>> start Data section

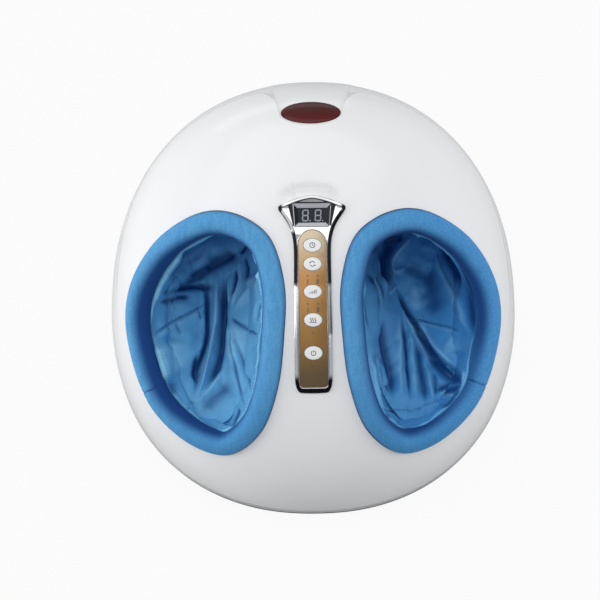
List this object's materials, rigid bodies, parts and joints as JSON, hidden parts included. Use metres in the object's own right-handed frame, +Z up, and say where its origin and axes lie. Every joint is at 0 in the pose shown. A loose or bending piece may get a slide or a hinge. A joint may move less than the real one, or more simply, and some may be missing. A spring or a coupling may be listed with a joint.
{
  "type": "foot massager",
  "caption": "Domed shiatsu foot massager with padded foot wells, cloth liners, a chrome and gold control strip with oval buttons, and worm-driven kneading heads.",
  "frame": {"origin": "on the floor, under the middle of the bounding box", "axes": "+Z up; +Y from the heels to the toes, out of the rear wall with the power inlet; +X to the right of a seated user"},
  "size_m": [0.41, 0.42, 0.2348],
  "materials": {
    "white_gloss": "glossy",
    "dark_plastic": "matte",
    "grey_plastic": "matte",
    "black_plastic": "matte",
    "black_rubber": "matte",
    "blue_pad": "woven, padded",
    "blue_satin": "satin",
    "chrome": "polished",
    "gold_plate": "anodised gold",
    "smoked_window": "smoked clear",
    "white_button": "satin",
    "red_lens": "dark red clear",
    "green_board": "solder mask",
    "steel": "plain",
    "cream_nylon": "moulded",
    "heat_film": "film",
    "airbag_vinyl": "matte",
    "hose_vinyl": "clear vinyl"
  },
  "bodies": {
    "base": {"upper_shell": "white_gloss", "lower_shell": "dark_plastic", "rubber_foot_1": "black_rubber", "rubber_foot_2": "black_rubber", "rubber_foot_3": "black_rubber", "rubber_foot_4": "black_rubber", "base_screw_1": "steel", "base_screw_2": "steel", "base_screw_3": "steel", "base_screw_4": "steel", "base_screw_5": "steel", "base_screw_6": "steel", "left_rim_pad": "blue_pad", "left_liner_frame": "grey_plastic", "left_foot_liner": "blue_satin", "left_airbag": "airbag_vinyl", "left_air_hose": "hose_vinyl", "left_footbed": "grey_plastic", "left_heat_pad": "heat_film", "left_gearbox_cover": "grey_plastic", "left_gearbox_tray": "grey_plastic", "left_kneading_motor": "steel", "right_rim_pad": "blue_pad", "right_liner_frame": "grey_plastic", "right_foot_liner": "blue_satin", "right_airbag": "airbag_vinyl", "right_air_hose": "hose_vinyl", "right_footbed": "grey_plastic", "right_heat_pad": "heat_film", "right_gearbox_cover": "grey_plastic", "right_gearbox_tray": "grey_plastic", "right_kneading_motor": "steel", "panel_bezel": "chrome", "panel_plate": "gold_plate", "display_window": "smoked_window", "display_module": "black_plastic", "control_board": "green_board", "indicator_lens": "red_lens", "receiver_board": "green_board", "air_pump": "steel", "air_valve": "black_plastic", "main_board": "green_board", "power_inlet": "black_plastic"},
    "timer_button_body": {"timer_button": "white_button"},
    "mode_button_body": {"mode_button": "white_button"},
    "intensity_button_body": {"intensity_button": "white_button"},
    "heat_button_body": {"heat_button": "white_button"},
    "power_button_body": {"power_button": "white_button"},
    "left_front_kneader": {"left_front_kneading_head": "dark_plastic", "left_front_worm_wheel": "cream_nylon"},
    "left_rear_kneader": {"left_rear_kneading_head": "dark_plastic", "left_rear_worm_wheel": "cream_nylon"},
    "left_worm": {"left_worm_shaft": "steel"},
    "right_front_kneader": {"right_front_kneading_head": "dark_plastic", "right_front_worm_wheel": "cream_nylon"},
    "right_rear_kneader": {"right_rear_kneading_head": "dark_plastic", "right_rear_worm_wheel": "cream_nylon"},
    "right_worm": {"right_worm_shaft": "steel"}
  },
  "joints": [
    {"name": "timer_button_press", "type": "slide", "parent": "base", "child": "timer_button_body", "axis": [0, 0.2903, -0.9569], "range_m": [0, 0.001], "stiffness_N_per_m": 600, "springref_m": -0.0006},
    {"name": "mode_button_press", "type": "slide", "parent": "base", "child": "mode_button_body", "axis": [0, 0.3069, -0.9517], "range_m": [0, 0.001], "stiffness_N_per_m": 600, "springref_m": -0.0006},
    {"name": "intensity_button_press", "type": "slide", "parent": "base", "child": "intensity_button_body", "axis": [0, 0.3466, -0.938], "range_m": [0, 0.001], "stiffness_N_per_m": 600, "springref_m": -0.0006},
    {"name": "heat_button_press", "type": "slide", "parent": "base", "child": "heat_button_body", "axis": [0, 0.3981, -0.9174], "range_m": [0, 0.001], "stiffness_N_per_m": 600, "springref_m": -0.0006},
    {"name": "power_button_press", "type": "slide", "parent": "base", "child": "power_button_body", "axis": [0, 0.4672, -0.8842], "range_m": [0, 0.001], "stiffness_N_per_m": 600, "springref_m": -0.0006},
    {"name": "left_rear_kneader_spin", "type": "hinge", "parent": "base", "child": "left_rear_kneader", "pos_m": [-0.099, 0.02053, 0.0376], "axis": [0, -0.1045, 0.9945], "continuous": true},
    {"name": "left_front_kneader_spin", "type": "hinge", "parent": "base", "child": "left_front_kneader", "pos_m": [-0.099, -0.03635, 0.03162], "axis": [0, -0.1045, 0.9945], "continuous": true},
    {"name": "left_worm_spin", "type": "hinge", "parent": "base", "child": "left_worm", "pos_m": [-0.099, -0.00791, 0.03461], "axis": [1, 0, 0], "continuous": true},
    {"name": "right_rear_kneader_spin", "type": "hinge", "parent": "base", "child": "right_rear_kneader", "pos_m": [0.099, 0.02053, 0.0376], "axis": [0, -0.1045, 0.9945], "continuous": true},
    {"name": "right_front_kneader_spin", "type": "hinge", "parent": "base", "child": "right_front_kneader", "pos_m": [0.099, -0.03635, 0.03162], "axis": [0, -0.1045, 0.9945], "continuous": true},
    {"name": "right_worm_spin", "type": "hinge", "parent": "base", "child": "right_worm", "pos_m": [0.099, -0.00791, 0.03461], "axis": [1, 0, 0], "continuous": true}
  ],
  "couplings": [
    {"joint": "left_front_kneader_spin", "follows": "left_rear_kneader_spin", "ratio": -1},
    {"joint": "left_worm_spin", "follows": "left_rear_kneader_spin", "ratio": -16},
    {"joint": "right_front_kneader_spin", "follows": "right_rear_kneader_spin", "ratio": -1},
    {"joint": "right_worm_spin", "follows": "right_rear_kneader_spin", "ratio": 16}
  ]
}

>> end Data section

> _To be done_
Reply with one number only: how many lines of the listing hold "axes"?

> _Correct output_
2